Our reckless international trajectory will not be stopped by internal political developments. Our civic culture has decayed to the point of incoherence. Our political culture is a matter of bribery under other names (and it is very likely only a step or two away from street warfare, especially if Mr. Bush is re-appointed president). In such soil authentic leadership does not thrive and spirit, therefore, remains subterranean. This leaves the way open for opportunists who crave the presidency like Romans of old schemed and murdered for the emperorship. After all, the American president now rules with the prerogative of private war — covert, overt, or both, as he chooses. (The present war retired any lingering illusions about an opposition party making him actually prove a case for war.) Few other modern leaders have that … except in the countries we now choose as adversaries.

The future is bleak for the United States. The reason is not so much any external trend or adversary, as who, and what, we have become. September 11 called upon us to exact due vengeance, to protect ourselves, and above all to conduct a great national inquiry into who we are and who we should try to be. It gave us a priceless opportunity to question whether the habits and instincts built up over the preceding half-century were the best to serve us in the next half-century. It was a moment of our history that cried out for greatness. And we were found wanting.

Our walls still stand, pennons still fly from the battlements. But where the spirit has fled, vultures gather.

Thursday, May 13, 2004

Moral Equivalency, Part II: In response to locdog’s Vox Populi, frankly_ writes:

As soon as I start regarding my government and members of my armed forces as terrorists and holding them up to the same standard as a bunch of fucking terrorists, I will start agreeing with your “what they did was far worse than what we did” argument.
“It’s not enough to repeatedly assert that American democracy is self-evidently good, and militant Islam is self-evidently bad,” writes Thrasymachus here:
You’re looking at identically shitty examples of human conduct and saying that they symbolize two completely different things because Americans are “good” and militant Islamists are “bad”.

Goodness is as goodness does, Loc. Atrocities have been committed in our name, on the orders of our government’s lawful representatives, by people who wear the American flag.

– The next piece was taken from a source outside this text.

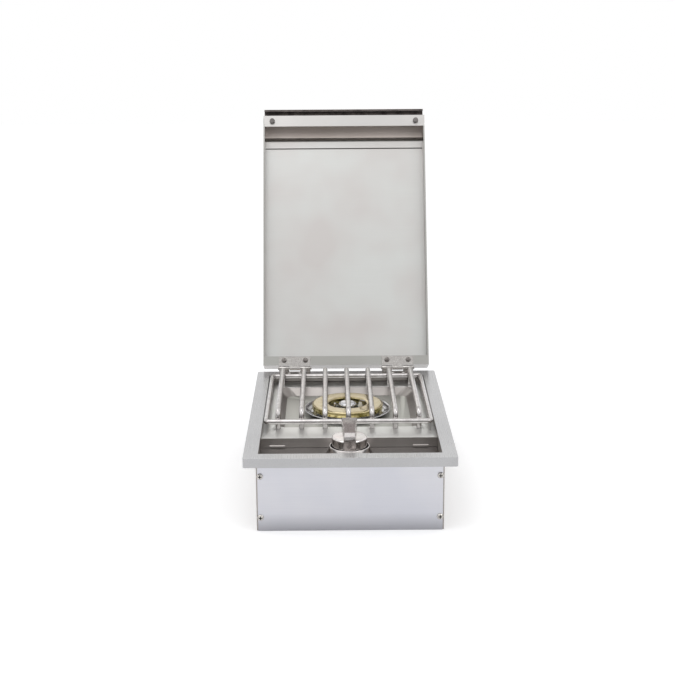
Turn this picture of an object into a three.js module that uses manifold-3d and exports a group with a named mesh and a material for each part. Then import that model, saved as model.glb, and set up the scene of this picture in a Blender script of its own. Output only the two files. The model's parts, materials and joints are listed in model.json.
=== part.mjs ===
// A built in side burner: a single gas burner in a sheet steel box that drops into a counter,
// with a hinged lid, a lift-off rod grate and a push-and-turn control knob.
// Millimetres. X to the right, Y to the back, Z up. The origin is the middle of the underside
// of the box. The lid is shown open, leaning back on its hinges.
import * as THREE from 'three';
import { mergeVertices } from 'three/addons/utils/BufferGeometryUtils.js';
import Module from 'manifold-3d';

const wasm = await Module();
wasm.setup();

// Clearances and counts shared by all pieces
const seat = 0.3; // gap between two pieces that touch
const overrun = 2; // how far a cutter reaches past the face it cuts
const weld = 0.6; // how deep welded rods and tabs run into each other
const roundSides = 40;
const smallSides = 12;
const rodSides = 8;
const cornerSteps = 4;
const sides = [-1, 1];
const domeShares = [[1, 0], [0.88, 0.45], [0.5, 0.85], [0, 1]]; // of a dome's radius and height

// Trim frame: the tray-like rim that rests on the counter
const frameSheet = 1.5;
const frameLip = 14; // height of the turned down edge
const frameHem = 9.5; // width of the hem that lies on the counter
const frameCorner = 3;
const frameInnerCorner = 1;
const frameOverhang = 17.5; // how far the rim stands out past the box
const sideLedge = 21; // top face from the outer edge to the opening
const frontLedge = 21;
const rearLedge = 26;

// Housing: the box that hangs through the counter
const housingHeight = 116; // floor of the box to the top of the trim frame
const housingSheet = 1.5;
const sideReturn = 16; // the side panels' edges, bent in behind the front and rear panels
const topFlange = 10; // the edge that is welded under the trim frame
const panelInset = 2; // how far the front and rear panels stop short of the corners
const bottomLip = 14;
const ventLength = 46;
const ventWidth = 5;
const ventPitch = 16;
const ventRows = 5;
const ventInset = 65; // box's side to the middle of the nearest slots
const ventEndInset = 113.5; // box's front or back to the middle of the nearest group

// Panel screws
const screwShank = 2.3;
const screwHead = 4.9;
const screwHeadHeight = 2.6;
const screwCrown = 3.6; // radius of the flat top of a screw's head
const screwSlot = 1.1;
const screwSlotLength = 5;
const screwSlotDepth = 1;
const screwLength = 7;
const screwHole = 2.7;
const screwInset = 5.8; // from the box's side to the screw
const screwDrop = 32.9; // from the top of the trim frame to the upper screws
const screwRise = 20.6; // underside of the box to the lower screws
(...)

Does what happened to Berg change the smallest detail of that horror? Should it mediate our response in any way?
Shrieking_Violet tells locdog, “Though we may disagree on nearly everything else in American politics,” she shares his view that
this whole Mess-o-Potamia has now become a front in the war against AQ and militant Islam. This is a war we need to win, and we cannot afford to run away or allow our enemies to convince the world that we are no better than they are.
SV continues here:
We can’t merely be BETTER THAN the terrorists. We have to be near-flawless examples of why democratic values are superior. The policy of performing random street sweeps, and subjecting civilians, many of them innocent, to brutal interrogation methods was not the result of a breakdown in the chain of command. These orders came from the top, and the people at the top need to be held accountable for creating an environment where this could happen.

Yes, it’s damned hard to hold our military to civilian legal standards in wartime during a guerilla insurrection. This is why it was a very risky idea to invade Iraq in the first place. But we’re there now, and we need to pull it off.
SV sets the bar in Iraq exactly where it should be. Ticking Clock: Was 60 Minutes II wrong to have broadcasted the Abu Ghraib photos to the world? Mickey Kaus agrees with Jonah Goldberg that it was a lousy decision. A host of fraysters disagree, including sb1564 here and greedytriallawyer (!) here:
All Democratic institutions pre-suppose the public has enough sense to make rational decisions if provided with the relevant information. What otherwise is the hope of a system that entrusts the vote to beings incapable of deciphering right from wrong and truth from untruth.

In supporting are true free press, I mean to support publishing all relevant information, regardless of which candidate it hurts or helps. That means that the decapitations see the light of day, as readily as do the prison photos…If we are too weak or timid to face the truth, there is no future for Democracy.
While greedy conjures up John Stuart Mill in his post, drlaz offers a more deliberate, point-by-point rebuttal of Kaus:
(1) The Iraqis who were suffering torture knew all about it. Perhaps photographs sped up the recruitment of terrorists, but as the victims re-entered society, word would inevitably spread. And as usual with cover-ups, the American people would have been the last to know. Indeed, we would have been sitting there like idiots, saying “Why do they hate us and our enlightened occupation?” Kaus says that a description would have been enough, but it isn’t because…

(2) Far fewer Americans would have believed this story in the absence of seeing photos with their own eyes. Why do you think we made Germans walk through the liberated concentration camps instead of hearing all about them on the radio, or some other non-visual way? Kaus says OK if we didn’t remedy the problem, then CBS could show the photos, but that’s silly because…

(3) The coverup was already in place. Even now the Administration is desperately trying to divert attention from its network of black-hole prisons at Gitmo, Afghanistan, and Iraq…
Irony alert: The new batch of photos is being withheld at present in part for legal considerations. Which considerations are those? The Geneva Conventions—the release of said photos may violate the privacy of Iraqi prisoners … KA 9:10 a.m.